Legislatures from Pakistan’s four provinces (North West Frontier Province, Punjab, Sindh and Baluchistan) are due to meet on Monday to discuss the impeachment initiative and are expected later to vote in its favour, according to government ministers.
But Mr Musharraf on Friday appeared to be unperturbed, according to aides. “The president will not quit without a fight,” said a senior adviser to Mr Musharraf, following a long night of consultations between the president and some of his closest political and legal confidantes.
The vote in the provincial legislatures will have no legal or constitutionally binding effect. But ruling politicians believe it would intensify the pressure on Mr Musharraf to step down. “It is a question of moral authority. Once the provinces vote, the president will have to rethink his position,” said the government minister. Mr Musharraf’s position would become untenable if Pakistan’s parliament also voted for impeachment.
Ruling politicians are using issues such as last years’ sacking of judges, last October’s presidential election while Mr Musharraf was still the army chief, and his track record on managing the economy as the basis of a charge sheet against the president.
Independent analysts warned that he might be banking on support from the army as his ultimate saviour, given his position as chief of staff until last November.
While the army has ruled over Pakistan for more than half its life as an independent state, General Ashfaq Kiyani, the army chief of staff who took over from Mr Musharraf, has frequently made it known to close friends that he has no interest in staging another coup or even applying background pressure to save the president.
“It is in President Musharraf’s character to fight back. But more importantly [for Mr Musharraf], General Kiyani right now wants to keep a distance from politics,” said Anatol Lieven, a professor at the department of war studies at King’s College London.
But others warned that there is no reason to count on the military remaining neutral indefinitely. “The army’s mood in future will depend entirely on how this transition takes place. If it is relatively peaceful, then they may not [intervene]. But if this brings turmoil, instability and collapse of everything, then the army may need to rethink,” said Masood Sharif Khattak, former head of the Intelligence Bureau, one of Pakistan’s intelligence services.
If he cannot count on the military’s support, the make-or-break question for Mr Musharraf will be whether he can prevent his foes from mustering the support of two-thirds of the senate and national assembly necessary for impeachment to go ahead.
The houses have a combined strength of 440 members. The PPP and PML-N have 230 members in the senate and the national assembly together. They will have to rely on another 65 votes from independent candidates and regional political parties to muster the required 295 votes for an impeachment.
Enlarging that coalition might require uneasy choices for a government seeking favour with the western world, including seeking the backing of the 24 members of the main Islamist alliance – the MMA (Muttahida Majlis-e-Amal).
In the past, the MMA has demanded portfolios such as the ministry of religious affairs, a platform for it to enforce Islamic norms in areas such as government-run schools.
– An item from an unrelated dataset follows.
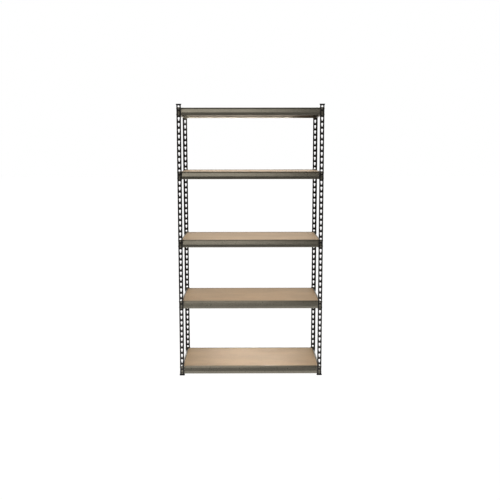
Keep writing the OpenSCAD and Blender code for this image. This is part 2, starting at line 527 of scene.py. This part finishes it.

As president, Mr Musharraf still has the authority to dissolve parliament and call fresh elections, though such an act would be riddled with difficulty. As he said himself recently “it would take an insane man” to dissolve parliament at this time.
Western diplomats say that, notwithstanding his authority as president, dissolution of parliament would provoke widespread international outcry, even among close allies. In that event, the US would have to abandon the generous economic support that George W. Bush, the president, has provided to Pakistan under Mr Musharraf. Additionally, the military, which is expected by some analysts to be seeking to acquire hardware costing more than $12.5bn (€8.08bn, £6.4bn) in the next five to seven years, would be hampered by the effect of possible sanctions.
As ruling politicians rally against Mr Musharraf, some analysts believe that he might now be close to the end of his tenure, barring an unexpected upset which saves his presidency.
“I believe President Musharraf’s position has become simply untenable. The mood has swung against him,” Ghazi Salahuddin, one of Pakistan’s most respected political commentators, said.